The budget will help us push back on advancing authoritarianism and democratic backsliding by strengthening democracies around the world, including through supporting independent media, countering corruption, defending free and fair elections.  And it will allow us to pay our contributions to international organizations, because we need to be at the table wherever and whenever new international rules that affect the livelihoods of our people are being debated and being decided.

The budget will allow us to continue leading the world to addressing these global challenges, from food and energy insecurity to climate and health crises.  And just on that last point, as you all know, we’re celebrating now the 20th anniversary of PEPFAR, which I think is one of the greatest achievements in our foreign policy over the last decades.  It’s helped us save 25 million lives around the world.  This budget will help us continue the fight against HIV/AIDS, while advancing health security more broadly through a new Bureau of Global Health Security and Diplomacy, which I look forward to working with Congress to establish this year.

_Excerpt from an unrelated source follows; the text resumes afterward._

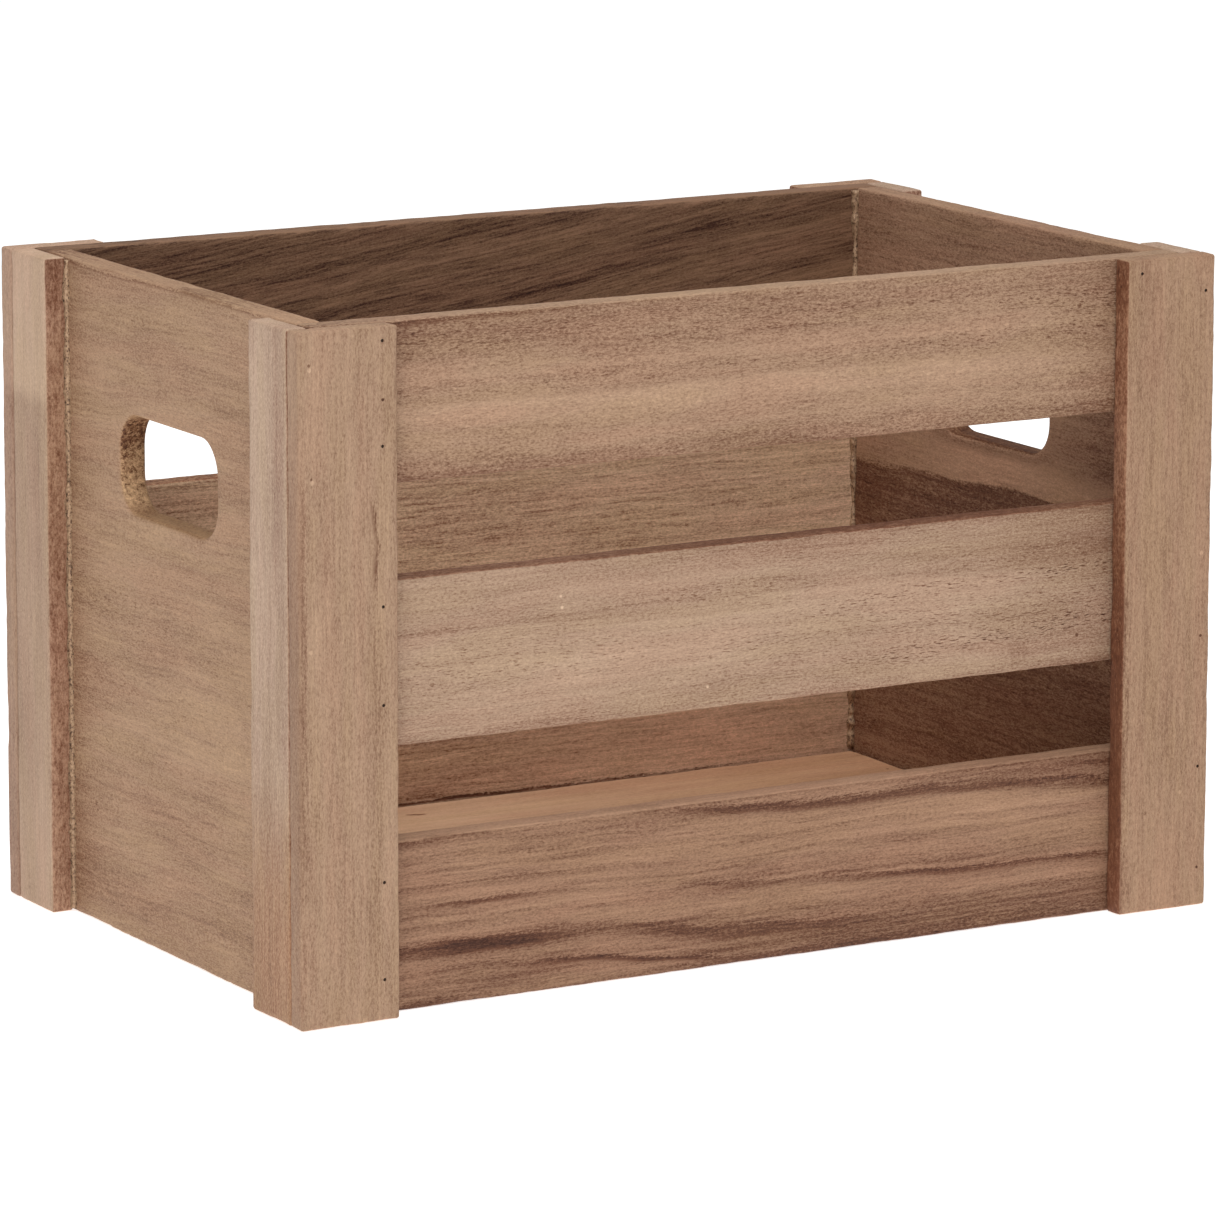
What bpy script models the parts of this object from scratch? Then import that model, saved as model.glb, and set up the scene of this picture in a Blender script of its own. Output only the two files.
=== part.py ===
"""A slatted wooden apple crate: boards, corner strips and the brads that hold them.

Metres, +Z up. X runs along the crate, Y towards its back, and the origin lies on the ground
under its middle. Run it with blender --background --python part.py, or from the text editor.
"""

import bmesh
import bpy
from mathutils import Matrix, Vector

# The crate's outer box.
LENGTH = 0.372
DEPTH = 0.232
HEIGHT = 0.240

# Stock sizes.
STRIP_THICKNESS = 0.0086
BOARD_THICKNESS = 0.0105
LONG_STRIP_WIDTH = 0.038
SIDE_STRIP_WIDTH = 0.028
FLOOR_THICKNESS = 0.009
CLEAT_WIDTH = 0.012
EDGE_RADIUS = 0.0009
JOINT_GAP = 0.0003

# Each long side has three slats: the heights of their lower and upper edges.
SLATS = {
    "bottom": (0.0, 0.060),
    "middle": (0.093, 0.151),
    "top": (0.184, HEIGHT),
}

# The floor lies loosely between the slats and panels, above the bottom edge.
FLOOR_TOP = 0.0192
FLOOR_END_GAP = 0.0005
FLOOR_SIDE_GAP = 0.0010

# The rounded slot in each end panel.
HAND_HOLE_LENGTH = 0.075
HAND_HOLE_HEIGHT = 0.035
HAND_HOLE_RADIUS = 0.013
HAND_HOLE_Z = 0.1725
HAND_HOLE_ARC_STEPS = 6

# Brads, set just under the surface of the wood, in bores that clear them.
BRAD_SHANK_RADIUS = 0.0005
BRAD_HEAD_RADIUS = 0.0007
BRAD_HEAD_HEIGHT = 0.0006
BRAD_POINT_LENGTH = 0.0015
BRAD_SIDES = 10
BRAD_SINK = 0.0004
SIDE_BRAD_LENGTH = 0.016
FLOOR_BRAD_LENGTH = 0.014
SLAT_BRAD_INSET = 0.006
SLAT_BRAD_HEIGHTS = {
    "bottom": (0.0145, 0.0485),
    "middle": (0.110, 0.144),
    "top": (0.199, 0.235),
}
CORNER_BRAD_HEIGHTS = (0.052, 0.131, 0.227)
FLOOR_BRAD_Y = 0.060

# Worked out from the sizes above, as distances from the crate's middle.
HALF_LENGTH = LENGTH / 2
HALF_DEPTH = DEPTH / 2
SLAT_OUTER_Y = HALF_DEPTH - STRIP_THICKNESS - JOINT_GAP
SLAT_INNER_Y = SLAT_OUTER_Y - BOARD_THICKNESS
PANEL_OUTER_X = HALF_LENGTH - STRIP_THICKNESS - JOINT_GAP
PANEL_INNER_X = PANEL_OUTER_X - BOARD_THICKNESS
CLEAT_TOP = FLOOR_TOP - FLOOR_THICKNESS - JOINT_GAP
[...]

The budget will advance our efforts to modernize the State Department, including by expanding our training float, updating our technology, carrying out diversity, equity, inclusion and accessibility initiatives, including to make our overseas missions more accessible.  I’m grateful for the progress we’ve already made together, including Congress’s support in updating the Secure Embassy Construction and Counterterrorism Act and Accountability Review Board to give us some of the flexibility that we need to open new missions and better manage the risks that we face.  We know there’s more to do, and we’re looking forward to working with Congress to accelerate these modernization efforts so that the department can better attract, better retain, and support a first-rate workforce as they advance our interests in what is a very complex and fast-moving world.

Finally, the budget will further a personal priority for me, and I know for many of you, and that is supporting Enduring Welcome, our whole-of-government effort to resettle our Afghan allies.  Keeping our promises to those who served alongside the U.S. remains an unwavering priority.  This budget will help us continue to make good on that commitment.

When I took on this role, I committed to doing my part to try to restore Congress’s place as an equal partner in our foreign policymaking.  I’m determined to continue to do that and very much appreciate the work that we’ve been able to do with this committee over the last couple of years and look forward to the work ahead.

And with that, I welcome any questions.  Thank you.